◆ The problem:
Restate the span of lines that starts with the line containing "for thing in" and ends with the line containing "in soft light.", word for word, including both, with nothing else.

◆ Data lines:
((

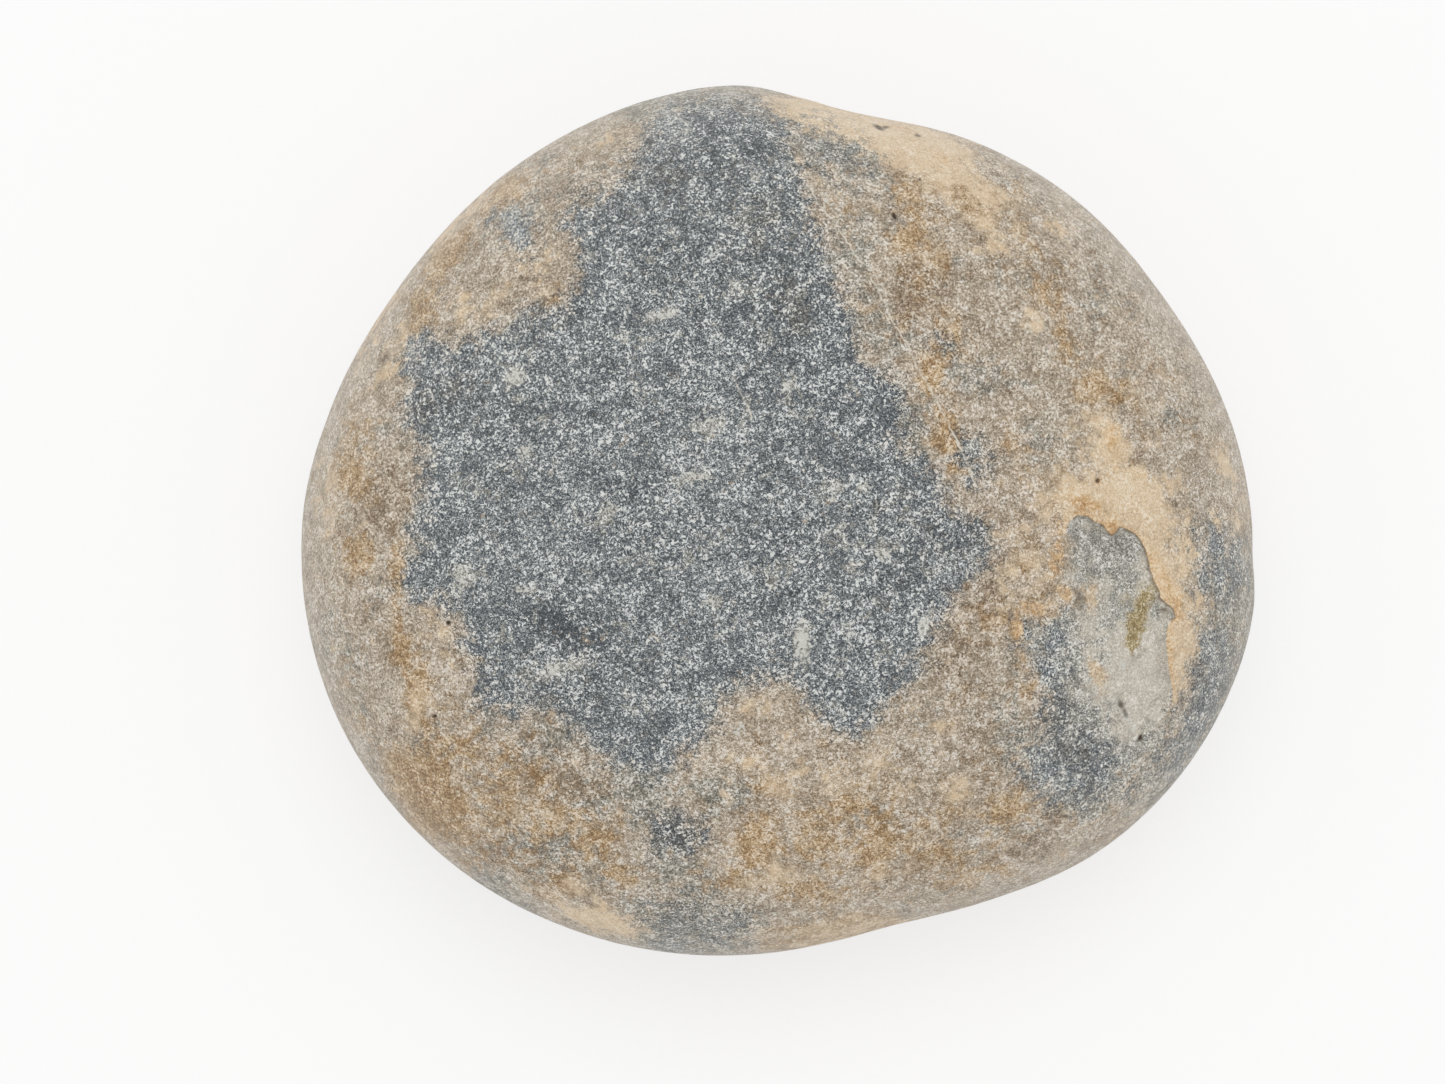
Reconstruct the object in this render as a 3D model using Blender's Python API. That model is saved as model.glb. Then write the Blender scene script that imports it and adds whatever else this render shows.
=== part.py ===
"""Ammonite nodule: one whole, closed, water-worn stone that lies on its belly.

The nodule is a single solid. Its form is a rounded lens: a rim seen from above, a crown over the
rim and a belly under it, worn by slow swells, a dent that crosses the rim, and a shallow scar where
a flake has come off and left a ledge.

Frame: metres, +Z up, +X along the longest side. The origin is the middle of the underside of the
stone's box, so the rest flat lies in the plane z = 0. The sizes below are in millimetres.
"""
import math

import bmesh
import bpy
import numpy as np

MM = 0.001
LAP = 2.0 * math.pi

# ---- Driving dimensions, in millimetres ----------------------------------------------------

CROWN_HEIGHT = 24.0       # from the girdle up to the top of the crown
BELLY_DEPTH = 22.8        # from the girdle down to where a whole belly would end
REST_CUT = 0.8            # what the rest flat takes off the belly
REST_BLEND = 0.35         # half height of the soft edge round the rest flat
CROWN_FULLNESS = 2.35     # 2 is an ellipse, more is a flatter top with a rounder shoulder
BELLY_FULLNESS = 2.2

# The rim seen from above: (angle from +X in degrees, distance from the middle).
RIM = (
    (0, 49.7), (12, 48.6), (30, 46.6), (48, 45.6), (64, 44.4), (75, 43.4), (81, 43.1),
    (87, 44.2), (95, 45.6), (105, 46.0), (125, 46.2), (148, 46.7), (165, 48.3), (180, 49.9),
    (203, 50.6), (225, 49.6), (245, 47.7), (268, 45.3), (279, 44.3), (287, 44.1), (299, 45.5),
    (314, 48.3), (328, 50.0), (342, 50.8), (350, 50.7), (356, 49.9),
)

# The crown leans: its high side is this share higher, towards this heading in degrees.
CROWN_LEAN = 0.05
CROWN_LEAN_HEADING = 140.0
BELLY_LEAN = 0.04
BELLY_LEAN_HEADING = 300.0

# The girdle, the line round the widest part, rises and falls twice in a lap.
GIRDLE_SWING = 1.1
GIRDLE_SWING_HEADING = 25.0

# Slow swells of the worn skin: (wavelength, heading in degrees, start in degrees, height).
SWELLS = ((64.0, 20.0, 40.0, 0.50), (47.0, 95.0, 200.0, 0.40), (33.0, 150.0, 310.0, 0.22))
BELLY_SWELL_START = 60.0   # degrees added to each start on the belly

# Worn dents of the crown: (x, y, half length, half width, heading in degrees, depth).
DENTS = (
    (15.0, 37.0, 15.0, 6.0, -25.0, 1.2),   # crosses the rim beside the hump at the far side
    (7.0, -42.0, 9.0, 5.0, 5.0, 0.5),      # shallow fold at the near side
    (47.0, 1.0, 5.0, 5.0, 0.0, 0.6),       # kink of the rim at the right
)

# The scar: a flake has come off inside this outline. The first LEDGE_POINTS points run along the
# ledge that the break left; the rest is the edge where the scar runs out into the worn skin.
SCAR = (
    (28.9, -0.4), (30.7, 0.1), (32.0, -0.5), (32.9, -1.6), (33.5, -1.6), (34.0, -1.0),
    (35.4, -1.6), (36.3, -3.2), (36.9, -5.2), (37.9, -7.3), (38.0, -8.1), (39.2, -9.1),
    (39.7, -10.0), (38.9, -10.4), (38.6, -11.6), (39.1, -15.0), (39.8, -17.7),
    (39.2, -21.0), (36.5, -25.0), (33.0, -27.6), (28.2, -28.0), (25.0, -25.1), (24.9, -23.2),
    (27.2, -19.6), (27.2, -17.5), (25.7, -14.2), (24.3, -12.6), (24.1, -9.9), (26.3, -11.1),
    (29.2, -8.6), (29.7, -7.6), (28.3, -6.1), (29.4, -3.3), (28.5, -1.2),
)
LEDGE_POINTS = 17
LEDGE_DEPTH = 0.95        # drop from the skin to the scar's floor beside the ledge
LEDGE_WIDTH = 0.7         # how wide the ledge's slope is, seen from above
SCAR_REACH = 9.0          # how far from the ledge the floor has mostly risen again
SCAR_EDGE_DEPTH = 0.2     # drop at the far edge of the scar

# ---- Faceting ------------------------------------------------------------------------------

BASE_SUBDIVISIONS = 5     # gives facets of about 3 mm all over
DETAIL_PASSES = 3
LEDGE_FACET = 0.9         # longest edge close to the scar's outline
SCAR_FACET = 1.8          # longest edge on the rest of the scar
DENT_FACET = 2.6          # longest edge in the dents
LEDGE_BAND = 1.1          # how far from the outline the ledge's small facets reach
COARSE_FACET = 100.0      # larger than any edge: no more cuts
SHARP_ANGLE = math.radians(40.0)

STONE_COLOUR = (0.36, 0.32, 0.26, 1.0)
STONE_ROUGHNESS = 0.82


# ---- The form ------------------------------------------------------------------------------

def rim_radius(turn):
    """Distance from the middle to the rim at angles in radians, on a smooth closed curve."""
    angles = np.radians([angle for angle, _ in RIM])
    radii = np.array([radius for _, radius in RIM])
    angles = np.concatenate((angles[-2:] - LAP, angles, angles[:3] + LAP))
    radii = np.concatenate((radii[-2:], radii, radii[:3]))
    slopes = np.zeros_like(radii)
    slopes[1:-1] = (radii[2:] - radii[:-2]) / (angles[2:] - angles[:-2])

    turn = np.mod(turn, LAP)
    left = np.searchsorted(angles, turn, side="right") - 1
    span = angles[left + 1] - angles[left]
    part = (turn - angles[left]) / span
    back = 1.0 - part
    return (back * back * (1.0 + 2.0 * part) * radii[left]
            + part * part * (3.0 - 2.0 * part) * radii[left + 1]
            + part * back * span * (back * slopes[left] - part * slopes[left + 1]))


def rim_middle():
    """Middle of the box round the rim, as an (x, y) pair."""
    turn = np.linspace(0.0, LAP, 1440, endpoint=False)
    radius = rim_radius(turn)
    x, y = radius * np.cos(turn), radius * np.sin(turn)
    return (x.min() + x.max()) / 2.0, (y.min() + y.max()) / 2.0


def ramp(value):
    """Smooth step from 0 at value 0 to 1 at value 1."""
    value = np.clip(value, 0.0, 1.0)
    return value * value * (3.0 - 2.0 * value)


def swell(x, y, start):
    """Height of the slow swells at points of the plan."""
    height = np.zeros_like(x)
    for wavelength, heading, phase, size in SWELLS:
        heading = math.radians(heading)
        along = x * math.cos(heading) + y * math.sin(heading)
        height += size * np.sin(LAP * along / wavelength + math.radians(phase + start))
    return height


def lean(x, y, share, heading):
    """Factor on the height that makes one side of the stone higher than the other."""
    heading = math.radians(heading)
    return 1.0 + share * (x * math.cos(heading) + y * math.sin(heading)) / RIM[0][1]


def dent_depth(x, y):
    """Depth of the worn dents at points of the plan."""
    depth = np.zeros_like(x)
    for middle_x, middle_y, half_length, half_width, heading, size in DENTS:
        heading = math.radians(heading)
        right, up = x - middle_x, y - middle_y
        along = (right * math.cos(heading) + up * math.sin(heading)) / half_length
        across = (up * math.cos(heading) - right * math.sin(heading)) / half_width
        depth += size * np.exp(-(along * along + across * across))
    return depth


def path_distance(x, y, points):
    """Distance from points of the plan to the nearest place on an open path."""
    nearest = np.full_like(x, np.inf)
    for (x0, y0), (x1, y1) in zip(points, points[1:]):
        run_x, run_y = x1 - x0, y1 - y0
        share = ((x - x0) * run_x + (y - y0) * run_y) / (run_x * run_x + run_y * run_y)
        share = np.clip(share, 0.0, 1.0)
        gap = np.hypot(x - x0 - share * run_x, y - y0 - share * run_y)
        nearest = np.minimum(nearest, gap)
    return nearest


def is_inside(x, y, outline):
    """True where points of the plan lie inside a closed outline."""
    inside = np.zeros(x.shape, dtype=bool)
    for (x0, y0), (x1, y1) in zip(outline, outline[1:] + outline[:1]):
        crosses = (y0 > y) != (y1 > y)
        rise = y1 - y0 if y1 != y0 else 1.0
        inside ^= crosses & (x < x0 + (y - y0) * (x1 - x0) / rise)
    return inside


def scar_depth(x, y):
    """Depth of the scar at points of the plan: a sharp drop at the ledge, rising away from it."""
    edge = path_distance(x, y, SCAR + SCAR[:1])
    ledge = path_distance(x, y, SCAR[:LEDGE_POINTS])
    floor = SCAR_EDGE_DEPTH + (LEDGE_DEPTH - SCAR_EDGE_DEPTH) * np.exp(-((ledge / SCAR_REACH) ** 2))
    return np.where(is_inside(x, y, SCAR), floor * ramp(edge / LEDGE_WIDTH), 0.0)


def stone_point(directions):
    """Places on the stone, in millimetres about the girdle's middle, for unit directions."""
    flat = np.hypot(directions[:, 0], directions[:, 1])
    rise = directions[:, 2]
    turn = np.arctan2(directions[:, 1], directions[:, 0])
    upper = rise >= 0.0
    fullness = np.where(upper, CROWN_FULLNESS, BELLY_FULLNESS)
    size = (flat ** fullness + np.abs(rise) ** fullness) ** (-1.0 / fullness)
    reach, lift = flat * size, np.abs(rise) * size

    x = rim_radius(turn) * reach * np.cos(turn)
    y = rim_radius(turn) * reach * np.sin(turn)
    crown = CROWN_HEIGHT * lean(x, y, CROWN_LEAN, CROWN_LEAN_HEADING)
    crown = crown + swell(x, y, 0.0) - dent_depth(x, y) - scar_depth(x, y)
    belly = BELLY_DEPTH * lean(x, y, BELLY_LEAN, BELLY_LEAN_HEADING)
    belly = belly + swell(x, y, BELLY_SWELL_START)
    swing = GIRDLE_SWING * np.sin(2.0 * turn - 2.0 * math.radians(GIRDLE_SWING_HEADING))
    z = np.where(upper, crown, -belly) * lift + swing * reach * reach
    return np.column_stack((x, y, z))


def rest_level(points):
    """Height of the rest flat: a little above the lowest point of the belly."""
    return points[:, 2].min() + REST_CUT


def wear_rest_flat(points, level):
    """Wear everything below a level down to it, with a soft edge."""
    above = points[:, 2] - level
    soft = level + (above + REST_BLEND) ** 2 / (4.0 * REST_BLEND)
    points[:, 2] = np.where(above > REST_BLEND, points[:, 2],
                            np.where(above < -REST_BLEND, level, soft))
    return points


# ---- The mesh ------------------------------------------------------------------------------

def wanted_edge(points):
    """Longest edge that the form allows at each of these places."""
    x, y, upper = points[:, 0], points[:, 1], points[:, 2] > 0.0
    edge = path_distance(x, y, SCAR + SCAR[:1])
    wanted = np.full_like(x, COARSE_FACET)
    wanted = np.where(dent_depth(x, y) > 0.35, DENT_FACET, wanted)
    wanted = np.where(is_inside(x, y, SCAR), SCAR_FACET, wanted)
    wanted = np.where(edge < LEDGE_BAND, LEDGE_FACET, wanted)
    return np.where(upper, wanted, COARSE_FACET)


def unit_directions(mesh):
    """Unit directions of a bmesh's vertices, as an array of rows."""
    directions = np.array([vertex.co[:] for vertex in mesh.verts])
    return directions / np.linalg.norm(directions, axis=1, keepdims=True)


def refine(mesh):
    """Cut the edges that are longer than the form allows, and keep the vertices on the ball."""
    mesh.verts.index_update()
    points = stone_point(unit_directions(mesh))
    edges = list(mesh.edges)
    ends = np.array([[vertex.index for vertex in edge.verts] for edge in edges])
    first, second = points[ends[:, 0]], points[ends[:, 1]]
    length = np.linalg.norm(first - second, axis=1)
    too_long = length > wanted_edge((first + second) / 2.0)
    cut = [edge for edge, is_long in zip(edges, too_long) if is_long]
    bmesh.ops.subdivide_edges(mesh, edges=cut, cuts=1, use_grid_fill=True)
    bmesh.ops.triangulate(mesh, faces=mesh.faces)
    for vertex in mesh.verts:
        vertex.co.normalize()


def build_nodule():
    """Make the nodule's mesh object."""
    mesh = bmesh.new()
    bmesh.ops.create_icosphere(mesh, subdivisions=BASE_SUBDIVISIONS, radius=1.0)
    for _ in range(DETAIL_PASSES):
        refine(mesh)

    points = stone_point(unit_directions(mesh))
    level = rest_level(points)
    points = wear_rest_flat(points, level)
    middle_x, middle_y = rim_middle()
    points -= np.array((middle_x, middle_y, level))
    for vertex, point in zip(mesh.verts, points):
        vertex.co = point * MM
    bmesh.ops.recalc_face_normals(mesh, faces=mesh.faces)

    data = bpy.data.meshes.new("nodule")
    mesh.to_mesh(data)
    mesh.free()
    data.shade_smooth()
    data.set_sharp_from_angle(angle=SHARP_ANGLE)
    nodule = bpy.data.objects.new("nodule", data)
    bpy.context.scene.collection.objects.link(nodule)
    return nodule


def stone_material():
    """Dull, weathered stone."""
    material = bpy.data.materials.new("weathered_stone")
    material.use_nodes = True
    shader = material.node_tree.nodes["Principled BSDF"]
    shader.inputs["Base Color"].default_value = STONE_COLOUR
    shader.inputs["Roughness"].default_value = STONE_ROUGHNESS
    shader.inputs["Metallic"].default_value = 0.0
    return material


def clear_scene():
    """Remove the objects that the file opened with."""
    for thing in list(bpy.data.objects):
        bpy.data.objects.remove(thing, do_unlink=True)


def main():
    """Build the stone and give it its material."""
    clear_scene()
    nodule = build_nodule()
    nodule.data.materials.append(stone_material())


if __name__ == "__main__":
    main()
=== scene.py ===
"""Looks of the ammonite nodule: a worn, speckled stone that lies on a pale floor in soft light.

The stone is one piece. Its skin is a tan rind that has worn through to a blue-grey core, with
cream and ochre stains, pale veins and flecks, small pits, and a shallow scar with a sharp ledge.

Sizes are in millimetres, as their names say, and meshes are made in metres. +X runs along the
stone's longest side and +Z goes up through its crown. The plan is the stone seen from above.
"""

import logging
import math
from dataclasses import dataclass, field
from enum import Enum

import bmesh
import bpy
import numpy as np
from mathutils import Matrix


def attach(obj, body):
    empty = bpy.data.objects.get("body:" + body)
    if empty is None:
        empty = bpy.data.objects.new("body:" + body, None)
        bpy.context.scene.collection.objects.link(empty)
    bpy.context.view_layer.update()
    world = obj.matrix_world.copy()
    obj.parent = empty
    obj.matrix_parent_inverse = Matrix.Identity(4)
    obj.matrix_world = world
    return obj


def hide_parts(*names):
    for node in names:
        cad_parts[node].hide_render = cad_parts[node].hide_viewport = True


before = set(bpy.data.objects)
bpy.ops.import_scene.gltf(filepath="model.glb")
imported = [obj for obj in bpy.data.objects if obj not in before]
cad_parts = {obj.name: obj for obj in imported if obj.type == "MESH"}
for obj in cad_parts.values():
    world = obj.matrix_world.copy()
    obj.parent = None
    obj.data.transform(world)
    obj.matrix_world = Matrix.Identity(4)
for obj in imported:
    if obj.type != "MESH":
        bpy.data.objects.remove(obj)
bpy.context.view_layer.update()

LOG = logging.getLogger("nodule")
MM = 0.001
LAP = 2.0 * math.pi

Path = tuple[tuple[float, float], ...]
Colour = tuple[float, float, float]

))

◆ Exercise result:
    for thing in list(bpy.data.objects):
        bpy.data.objects.remove(thing, do_unlink=True)


def main():
    """Build the stone and give it its material."""
    clear_scene()
    nodule = build_nodule()
    nodule.data.materials.append(stone_material())


if __name__ == "__main__":
    main()
=== scene.py ===
"""Looks of the ammonite nodule: a worn, speckled stone that lies on a pale floor in soft light.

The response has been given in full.